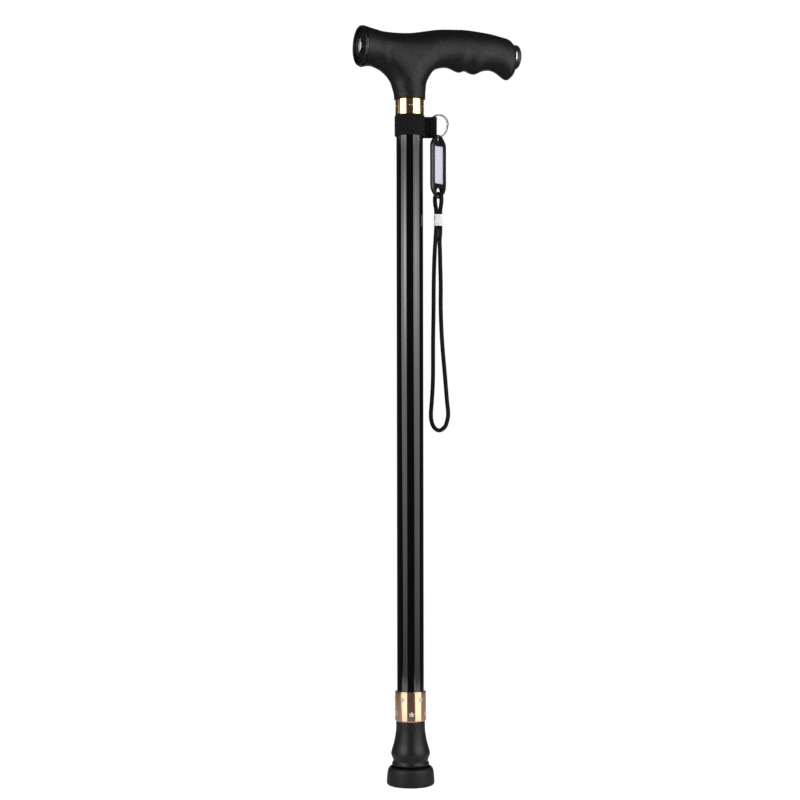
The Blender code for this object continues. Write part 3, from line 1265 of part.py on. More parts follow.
finishes = {
    "rubber": finish("black rubber", (0.035, 0.036, 0.038), 0.75),
    "grip": finish("grained black plastic", (0.040, 0.040, 0.042), 0.60),
    "gloss": finish("gloss black plastic", (0.012, 0.012, 0.013), 0.15),
    "inner_plastic": finish("plain black plastic", (0.050, 0.050, 0.052), 0.45),
    "tag_plastic": finish("tag plastic", (0.018, 0.018, 0.020), 0.30),
    "black_paint": finish("gloss black paint", (0.008, 0.008, 0.009), 0.12),
    "grey_metal": finish("brushed grey tube", (0.45, 0.45, 0.46), 0.35, 1.0),
    "gold": finish("yellow metal", (0.85, 0.66, 0.34), 0.18, 1.0),
    "chrome": finish("chrome", (0.80, 0.80, 0.82), 0.08, 1.0),
    "steel": finish("steel", (0.66, 0.66, 0.68), 0.22, 1.0),
    "brass": finish("brass", (0.78, 0.60, 0.28), 0.30, 1.0),
    "board": finish("circuit board", (0.05, 0.22, 0.09), 0.50),
    "cell": finish("cell jacket", (0.30, 0.33, 0.36), 0.35),
    "clear": finish("clear plastic", (0.90, 0.92, 0.94), 0.05, 0.0, 0.35),
    "paper": finish("label paper", (0.86, 0.84, 0.93), 0.80),
    "webbing": finish("black webbing", (0.022, 0.022, 0.022), 0.90),
    "cord": finish("black braided cord", (0.020, 0.020, 0.021), 0.85),
}

ball_centre = (0.0, 0.0, BALL_CENTRE_Z)
hinge_across = tab_place(*ring_hinge_place())
foot_frame = pivot("foot_frame", (0.0, 0.0, 0.0))
swivel_axis = pivot("foot_swivel_axis", ball_centre, foot_frame)
side_axis = pivot("foot_tilt_side_axis", ball_centre, swivel_axis)
fore_axis = pivot("foot_tilt_fore_axis", ball_centre, side_axis)
telescope_axis = pivot("telescope_axis", (0.0, 0.0, TUBE_BOTTOM_Z), fore_axis)
lock_axis = pivot("lock_ring_axis", (0.0, 0.0, LOCK_RING_Z), telescope_axis)
button_axis = pivot("torch_button_axis", (CAP_END_X, 0.0, TORCH_AXIS_Z), telescope_axis)
strap_axis = pivot("strap_axis", (0.0, 0.0, STRAP_Z), telescope_axis)
ring_axis = pivot("ring_axis", (hinge_across.x, hinge_across.y, RING_Z), strap_axis)
tag_axis = pivot("tag_axis", hang_place(RING_BOTTOM_Z), ring_axis)
lanyard_axis = pivot("lanyard_axis", hang_place(TAG_WEB_CENTRE_Z), tag_axis)

add_foot(finishes, foot_frame, swivel_axis, side_axis)
add_boot(finishes, fore_axis)
add_stick(finishes, telescope_axis, fore_axis, lock_axis)
add_handle(finishes["grip"], telescope_axis)
add_torch(finishes, telescope_axis, button_axis)
add_strap(finishes, strap_axis)
add_split_ring(finishes, ring_axis)
add_tag(finishes, tag_axis)
add_lanyard(finishes, lanyard_axis)
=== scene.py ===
"""Looks of a telescopic walking stick: torch handle, twist lock, pivoting foot, key tag and wrist loop.

Metres, +Z up, in the frame of the part: the origin is the middle of the sole and the handle runs along X.
"""
import math

import bmesh
import bpy
from mathutils import Euler, Matrix, Vector
from mathutils.geometry import interpolate_bezier


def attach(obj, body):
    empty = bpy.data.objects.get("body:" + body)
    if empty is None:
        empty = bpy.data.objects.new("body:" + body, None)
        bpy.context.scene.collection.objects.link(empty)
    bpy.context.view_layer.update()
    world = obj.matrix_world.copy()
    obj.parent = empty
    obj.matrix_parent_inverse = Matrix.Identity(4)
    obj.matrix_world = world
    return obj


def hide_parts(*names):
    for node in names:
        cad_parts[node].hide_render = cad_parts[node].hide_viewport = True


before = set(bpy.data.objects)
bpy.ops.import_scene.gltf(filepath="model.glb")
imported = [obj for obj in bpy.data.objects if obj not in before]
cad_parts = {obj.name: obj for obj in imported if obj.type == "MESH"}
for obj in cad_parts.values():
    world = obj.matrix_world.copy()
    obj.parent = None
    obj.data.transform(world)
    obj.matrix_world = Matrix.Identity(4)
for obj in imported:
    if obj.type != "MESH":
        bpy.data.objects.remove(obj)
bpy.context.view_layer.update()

# Studio: a small round white floor, and two tall soft panels in front, to the left and right of the stick.
# Two more behind it only lift its shaded side, and small cards are there for the foot and the gold rings to
# mirror. The camera stands 1.5 m away, level with the stick's middle.
UP = Vector((0.0, 0.0, 1.0))
CAMERA_RIGHT = Vector((0.9272, -0.3746, 0.0))
CAMERA_AHEAD = Vector((0.3746, 0.9272, 0.0))
CAMERA_PLACE = Vector((-0.5741, -1.3988, 0.3175))
CAMERA_ROLL = math.radians(0.09)
CAMERA_LENS = 82.3
CAMERA_SENSOR = 36.0
CAMERA_NEAR = 0.05
CAMERA_FAR = 20.0
WHITE = (1.0, 1.0, 1.0, 1.0)
FLOOR_RADIUS = 0.30
FLOOR_GREY = (0.50, 0.50, 0.50, 1.0)
FLOOR_GLOW = 0.82
FLOOR_MIRRORED = 0.1
# Light of the room on glossy and on matt surfaces, and the cosines from straight behind the stick between
# which its mirrored white starts
ROOM_GLOSS = 0.05
ROOM_FILL = 0.12
BACKDROP_EDGE = (0.93, 0.95)
PANEL_DISTANCE = 0.90
CORE_DISTANCE = 0.81
PANEL_FOOT = -0.25
PANEL_HEAD = 1.15
# Rows of a panel: height, then the turns of its inner and outer edge from the camera's direction in degrees
LEFT_PANEL = [(PANEL_FOOT, -26.5, -62.0), (0.10, -26.5, -66.0), (0.42, -29.0, -79.0),
              (PANEL_HEAD, -29.0, -80.0)]
RIGHT_PANEL = [(PANEL_FOOT, 36.0, 85.0), (0.18, 36.0, 87.0), (0.45, 29.5, 89.0), (PANEL_HEAD, 29.5, 89.0)]
REAR_PANELS = [("rear left soft panel", -118.0, -160.0), ("rear right soft panel", 118.0, 160.0)]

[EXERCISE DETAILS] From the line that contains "add_foot(finishes, foot_frame, swivel_axis, side_axis)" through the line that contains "obj.matrix_world = Matrix.Identity(4)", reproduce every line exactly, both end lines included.

[RESULT FOR THIS EXERCISE]
add_foot(finishes, foot_frame, swivel_axis, side_axis)
add_boot(finishes, fore_axis)
add_stick(finishes, telescope_axis, fore_axis, lock_axis)
add_handle(finishes["grip"], telescope_axis)
add_torch(finishes, telescope_axis, button_axis)
add_strap(finishes, strap_axis)
add_split_ring(finishes, ring_axis)
add_tag(finishes, tag_axis)
add_lanyard(finishes, lanyard_axis)
=== scene.py ===
"""Looks of a telescopic walking stick: torch handle, twist lock, pivoting foot, key tag and wrist loop.

Metres, +Z up, in the frame of the part: the origin is the middle of the sole and the handle runs along X.
"""
import math

import bmesh
import bpy
from mathutils import Euler, Matrix, Vector
from mathutils.geometry import interpolate_bezier


def attach(obj, body):
    empty = bpy.data.objects.get("body:" + body)
    if empty is None:
        empty = bpy.data.objects.new("body:" + body, None)
        bpy.context.scene.collection.objects.link(empty)
    bpy.context.view_layer.update()
    world = obj.matrix_world.copy()
    obj.parent = empty
    obj.matrix_parent_inverse = Matrix.Identity(4)
    obj.matrix_world = world
    return obj


def hide_parts(*names):
    for node in names:
        cad_parts[node].hide_render = cad_parts[node].hide_viewport = True


before = set(bpy.data.objects)
bpy.ops.import_scene.gltf(filepath="model.glb")
imported = [obj for obj in bpy.data.objects if obj not in before]
cad_parts = {obj.name: obj for obj in imported if obj.type == "MESH"}
for obj in cad_parts.values():
    world = obj.matrix_world.copy()
    obj.parent = None
    obj.data.transform(world)
    obj.matrix_world = Matrix.Identity(4)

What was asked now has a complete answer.